**Given problem:**
Reproduce exactly the lines below, from the first through the one containing "end drawn out.", and nothing more.

**Input material:**

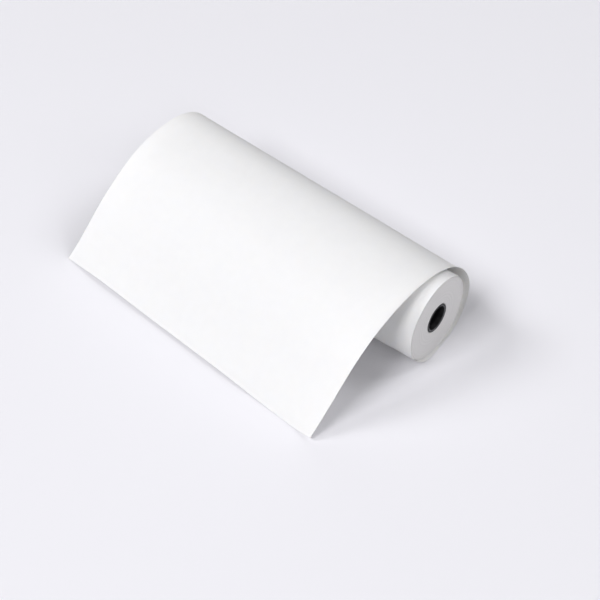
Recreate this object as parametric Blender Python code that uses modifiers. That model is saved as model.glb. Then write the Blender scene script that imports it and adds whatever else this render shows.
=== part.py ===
"""A small roll of white paper on a plastic core, standing on a floor with its free end drawn out.

The paper is one long web. Its inner end is taped to the core, most of it is wound into a tight
pack, the last turn hangs loose round the pack, and the free sheet runs from the crown of that
loose turn down to the floor in front. The sheet bends along its length, so the web is built as a
wound pack, a loose turn and a row of strips hinged to each other along straight lines.

Metres, +Z up. +X runs along the roll, +Y is behind it, and the sheet lies on the -Y side. The
origin is on the floor under the middle of the whole object's footprint.
"""

import math

import bpy
import numpy as np

# Driving dimensions, in metres.
ROLL_WIDTH = 0.210
PACK_RADIUS = 0.027
CORE_BORE_RADIUS = 0.0072
CORE_WALL = 0.0021
CORE_MOUTH_CHAMFER = 0.00105
CORE_RIM_CHAMFER = 0.0003
CORE_GAP = 0.0003
TAPE_THICKNESS = 0.0001
TAPE_WIDTH = 0.012
TAPE_LENGTH = 0.160
TAPE_GAP = 0.0003
WEB_THICKNESS = 0.0002
LOOSE_GAP = 0.0006
STRIP_LENGTH = 0.0235
STRIP_GAP = 0.0003
STRIP_COUNT = 5

# How far the web's two edges reach in front of the roll's axis, and how far they stand clear of
# the pack at the crown. Near is the +X edge and far is the -X edge.
NEAR_REACH = 0.0965
FAR_REACH = 0.0772
NEAR_CROWN_GAP = 0.0028
FAR_CROWN_GAP = 0.0045

# The web runs off the roll a little askew: its near edge stands past the pack's end under the
# roll, and drifts back towards the far side on its way to the free end.
NEAR_OVERHANG = 0.0045
SIDE_DRIFT = 0.0222

# How far the web follows the underside of the pack past its lowest point, before it joins it.
TUCK_ANGLE = math.radians(25)

# The free sheet's outline at each edge, as shares of its reach and of its crown height.
NEAR_SHEET = ((1, 0), (0.836, 0.305), (0.675, 0.594), (0.511, 0.800), (0.348, 0.925), (0.169, 1))
FAR_SHEET = ((1, 0), (0.865, 0.165), (0.665, 0.447), (0.446, 0.696), (0.212, 0.890))

# The loose turn's outline at each edge: the angle round the roll's axis, up from +Y in degrees,
# and the clearance from the pack in metres.
NEAR_TURN = (
    (81.2, 0.0031), (44.5, 0.0045), (15.6, 0.0073), (-3.6, 0.0095),
    (-24.6, 0.0095), (-43.3, 0.0080), (-62.9, 0.0038),
)
FAR_TURN = (
    (78.9, 0.0051), (56.6, 0.0111), (38.1, 0.0165), (21.0, 0.0196),
    (6.3, 0.0203), (-10.6, 0.0183), (-29.4, 0.0143), (-47.7, 0.0087), (-66.6, 0.0032),
)

# Sizes that follow from the driving dimensions.
CORE_RADIUS = CORE_BORE_RADIUS + CORE_WALL
PACK_BORE_RADIUS = CORE_RADIUS + CORE_GAP
TAPE_RADIUS = CORE_RADIUS + TAPE_GAP + TAPE_THICKNESS / 2
TAPE_SEAT_RADIUS = TAPE_RADIUS + TAPE_THICKNESS / 2 + TAPE_GAP
AXIS_HEIGHT = WEB_THICKNESS + LOOSE_GAP + PACK_RADIUS
TUCK_RADIUS = AXIS_HEIGHT - WEB_THICKNESS / 2

# Fineness of the faceted shapes.
TURN_STEPS = 72
TAPE_STEPS = 12
CURVE_SAMPLES = 2000
STRIP_STEPS = 6
LOOSE_TURN_STEPS = 36
STEPS_ACROSS = 6

COLLECTION_NAME = "paper_roll"


def clear_scene():
    for obj in list(bpy.data.objects):
        bpy.data.objects.remove(obj, do_unlink=True)


def new_collection(name):
    collection = bpy.data.collections.new(name)
    bpy.context.scene.collection.children.link(collection)
    return collection


def new_material(name, colour, roughness, metallic=0.0):
    material = bpy.data.materials.new(name)
    material.use_nodes = True
    shader = material.node_tree.nodes["Principled BSDF"]
    shader.inputs["Base Color"].default_value = (*colour, 1.0)
    shader.inputs["Roughness"].default_value = roughness
    shader.inputs["Metallic"].default_value = metallic
    return material


def new_object(name, mesh, collection, parent=None, material=None):
    obj = bpy.data.objects.new(name, mesh)
    collection.objects.link(obj)
    obj.parent = parent
    if material is not None:
        mesh.materials.append(material)
    return obj


def new_empty(name, location, collection, parent=None):
    empty = new_object(name, None, collection, parent)
    empty.location = location
    return empty


# ---- turned pieces: profiles of (radius, distance along the roll), spun round the roll's axis


def spin(obj, angle, steps):
    screw = obj.modifiers.new("spin", "SCREW")
    screw.axis = "Z"
    screw.angle = angle
    screw.steps = steps
    screw.render_steps = steps
    screw.use_smooth_shade = True
    screw.use_merge_vertices = angle >= math.tau
    screw.merge_threshold = 0.00001


def turned_piece(name, profile, collection, parent, material):
    """A closed ring profile, which runs down its outer side first, spun a full turn."""
    mesh = bpy.data.meshes.new(name)
    count = len(profile)
    points = [(radius, 0.0, along) for radius, along in profile]
    edges = [(i, (i + 1) % count) for i in range(count)]
    mesh.from_pydata(points, edges, [])
    obj = new_object(name, mesh, collection, parent, material)
    obj.rotation_euler = (0.0, math.pi / 2, 0.0)
    spin(obj, math.tau, TURN_STEPS)
    return obj


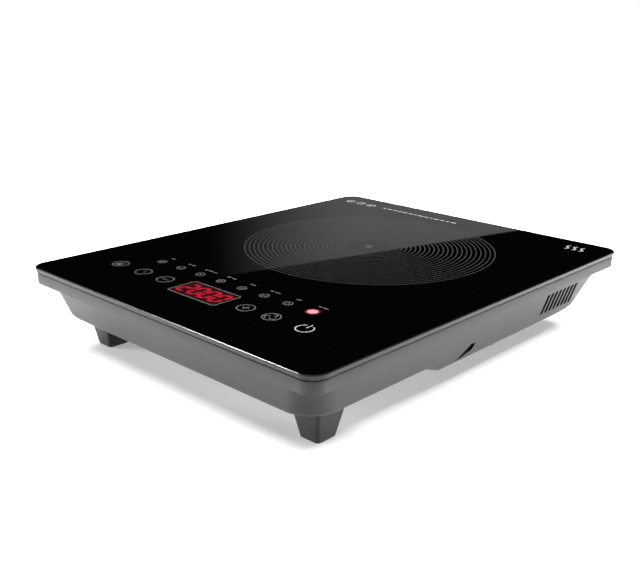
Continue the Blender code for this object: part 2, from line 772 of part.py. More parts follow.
def inside_columns():
    """Screw bosses and board posts that stand on the floor."""
    mesh_data = bmesh.new()
    for x, y in screw_places():
        low = housing_floor_at(y) + WALL / 2
        outline = circle_outline((x, y), BOSS_RADIUS, 12)
        add_rings(mesh_data, [[Vector((a, b, z)) for a, b in outline] for z in (low, BOSS_TOP)])
    for x, y in board_posts():
        outline = circle_outline((x, y), BOARD_POST_RADIUS, 8)
        top = BOARD_BOTTOM - REST_GAP
        levels = (FLOOR_FRONT + WALL / 2, top)
        add_rings(mesh_data, [[Vector((a, b, z)) for a, b in outline] for z in levels])
    return new_object("inside_columns", mesh_data, grey_plastic())


def screw_recesses():
    """Counterbored holes for the housing screws, open underneath."""
    mesh_data = bmesh.new()
    recess = SCREW_HEAD_RADIUS + 2 * REST_GAP
    shank = SCREW_SHANK_RADIUS + REST_GAP
    shoulder = BOSS_TOP - BOSS_HEAD_WALL
    for x, y in screw_places():
        rings = []
        steps = (
            (recess, FLOOR_BACK - WALL),
            (recess, shoulder),
            (shank, shoulder),
            (shank, BOSS_TOP + WALL),
        )
        for radius, z in steps:
            rings.append([Vector((a, b, z)) for a, b in circle_outline((x, y), radius, 12)])
        add_rings(mesh_data, rings)
    return new_object("screw_recesses", mesh_data, grey_plastic())


def lower_housing():
    rim_top = SKIRT_BOTTOM + RIM_THICKNESS
    rim = [(RIM_INSET, z, skirt_radius(RIM_INSET)) for z in (rim_top, SKIRT_BOTTOM)]
    start = [tub_ring(edge, edge) for edge in rim]
    front_top = (WALL_TOP_INSET, SKIRT_BOTTOM, FRONT_CORNER_RADIUS)
    back_top = (WALL_TOP_INSET, SKIRT_BOTTOM, BACK_CORNER_TOP_RADIUS)
    housing = tub_solid("lower_housing", 0, start + [tub_ring(front_top, back_top)])
    combine(housing, feet_solids("feet_outside", 0, PAD_STAND_OUT, WALL / 2), "UNION")
    boss_length = 4 * WALL
    boss_radius = GLAND_BODY_RADIUS + GLAND_BOSS_WALL
    boss = turned(
        "gland_boss", [(boss_radius, -boss_length), (boss_radius, 0)],
        GLAND_CENTRE, grey_plastic(), axis="Y")
    combine(housing, boss, "UNION")
    hollow_top = WALL_TOP_INSET + WALL / math.cos(WALL_TAPER)
    hollow_start = []
    for z in (rim_top + WALL, SKIRT_BOTTOM):
        front_top = (hollow_top, z, FRONT_CORNER_RADIUS - WALL)
        back_top = (hollow_top, z, BACK_CORNER_TOP_RADIUS - WALL)
        hollow_start.append(tub_ring(front_top, back_top))
    combine(housing, tub_solid("hollow", WALL, hollow_start), "DIFFERENCE")
    hollow_low = PAD_STAND_OUT + PAD_SEAT + 2 * WALL
    combine(housing, feet_solids("feet_inside", WALL, hollow_low, 2 * WALL), "DIFFERENCE")
    combine(housing, inside_columns(), "UNION")
    combine(housing, screw_recesses(), "DIFFERENCE")
    combine(housing, wall_vents(), "DIFFERENCE")
    combine(housing, inlet_grille(), "DIFFERENCE")
    combine(housing, scoop_slot(), "DIFFERENCE")
    bore = GLAND_BODY_RADIUS + REST_GAP
    gland_hole = turned(
        "gland_hole", [(bore, -2 * boss_length), (bore, boss_length)],
        GLAND_CENTRE, grey_plastic(), axis="Y")
    combine(housing, gland_hole, "DIFFERENCE")
    seats = [pad_outline(x, y, PAD_MARGIN - REST_GAP) for x, y, floor in foot_places()]
    seat_top = PAD_STAND_OUT + PAD_SEAT + REST_GAP
    return combine(housing, prisms("pad_seats", seats, -PAD_SEAT, seat_top, grey_plastic()), "DIFFERENCE")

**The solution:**
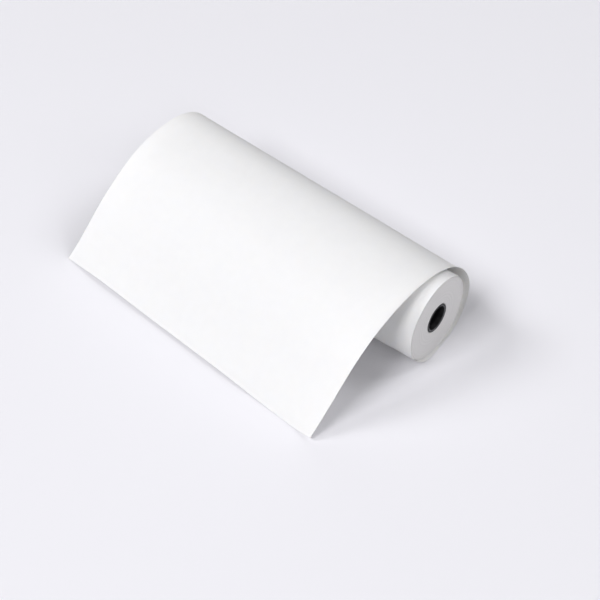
Recreate this object as parametric Blender Python code that uses modifiers. That model is saved as model.glb. Then write the Blender scene script that imports it and adds whatever else this render shows.
=== part.py ===
"""A small roll of white paper on a plastic core, standing on a floor with its free end drawn out.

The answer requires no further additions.